**What to do:** Give back the line where "Write the OpenSCAD" appears and all the lines after it until the listing ends, unchanged and with nothing else.

[Entries taken from a collection]
-=-=-
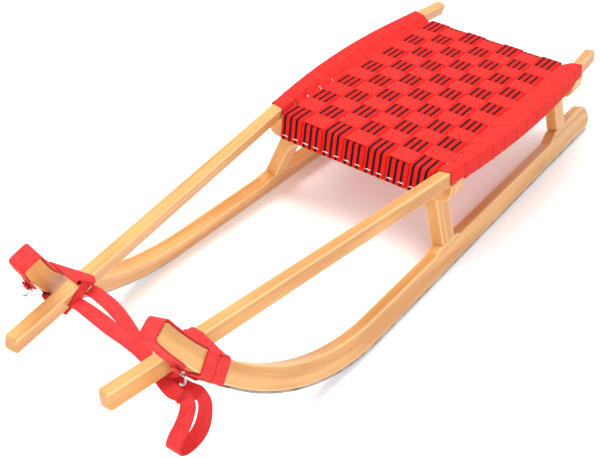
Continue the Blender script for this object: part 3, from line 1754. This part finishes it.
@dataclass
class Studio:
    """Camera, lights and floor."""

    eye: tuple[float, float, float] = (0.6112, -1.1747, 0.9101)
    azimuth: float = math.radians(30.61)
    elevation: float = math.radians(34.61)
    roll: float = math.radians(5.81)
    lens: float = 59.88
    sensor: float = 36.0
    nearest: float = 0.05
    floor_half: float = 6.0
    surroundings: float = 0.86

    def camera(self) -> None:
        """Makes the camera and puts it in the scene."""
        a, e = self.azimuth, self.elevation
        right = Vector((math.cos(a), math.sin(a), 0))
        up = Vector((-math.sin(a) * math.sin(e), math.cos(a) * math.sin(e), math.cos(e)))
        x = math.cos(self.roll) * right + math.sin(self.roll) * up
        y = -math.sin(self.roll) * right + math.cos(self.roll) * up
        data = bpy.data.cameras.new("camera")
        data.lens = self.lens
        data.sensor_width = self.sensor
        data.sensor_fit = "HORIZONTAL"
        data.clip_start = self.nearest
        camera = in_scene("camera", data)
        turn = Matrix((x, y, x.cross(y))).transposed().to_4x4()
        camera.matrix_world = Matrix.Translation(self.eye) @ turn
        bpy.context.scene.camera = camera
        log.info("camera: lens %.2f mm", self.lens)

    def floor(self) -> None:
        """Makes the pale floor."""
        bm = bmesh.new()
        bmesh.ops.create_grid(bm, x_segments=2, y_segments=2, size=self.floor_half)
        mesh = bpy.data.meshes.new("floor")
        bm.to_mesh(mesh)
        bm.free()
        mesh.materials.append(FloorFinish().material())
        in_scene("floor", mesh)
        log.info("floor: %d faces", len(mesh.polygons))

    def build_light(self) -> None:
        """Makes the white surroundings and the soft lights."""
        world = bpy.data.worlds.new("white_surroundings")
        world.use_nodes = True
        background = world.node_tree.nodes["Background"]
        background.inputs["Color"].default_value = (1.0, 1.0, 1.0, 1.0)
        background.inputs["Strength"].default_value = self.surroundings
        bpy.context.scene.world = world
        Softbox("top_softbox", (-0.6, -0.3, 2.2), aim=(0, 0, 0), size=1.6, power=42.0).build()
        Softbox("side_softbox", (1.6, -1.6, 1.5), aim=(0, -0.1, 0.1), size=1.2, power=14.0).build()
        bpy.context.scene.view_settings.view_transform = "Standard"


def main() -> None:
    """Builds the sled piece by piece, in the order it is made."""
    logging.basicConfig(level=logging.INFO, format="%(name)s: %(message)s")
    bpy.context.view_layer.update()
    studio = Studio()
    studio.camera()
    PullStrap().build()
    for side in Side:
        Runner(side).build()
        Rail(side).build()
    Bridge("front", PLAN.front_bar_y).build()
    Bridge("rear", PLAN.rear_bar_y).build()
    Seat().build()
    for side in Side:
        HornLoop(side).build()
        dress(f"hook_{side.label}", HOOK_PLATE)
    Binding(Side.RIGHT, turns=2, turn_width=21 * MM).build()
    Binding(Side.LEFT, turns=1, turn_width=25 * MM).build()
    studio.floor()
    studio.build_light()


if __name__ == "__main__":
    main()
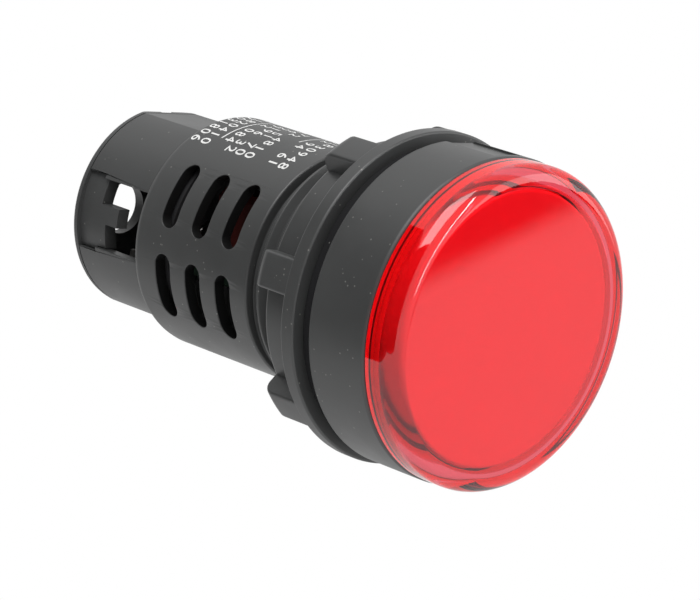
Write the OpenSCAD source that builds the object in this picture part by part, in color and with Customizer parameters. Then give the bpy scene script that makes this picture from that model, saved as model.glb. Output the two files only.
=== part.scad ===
-=-=-
**Exercise response:**
Write the OpenSCAD source that builds the object in this picture part by part, in color and with Customizer parameters. Then give the bpy scene script that makes this picture from that model, saved as model.glb. Output the two files only.
=== part.scad ===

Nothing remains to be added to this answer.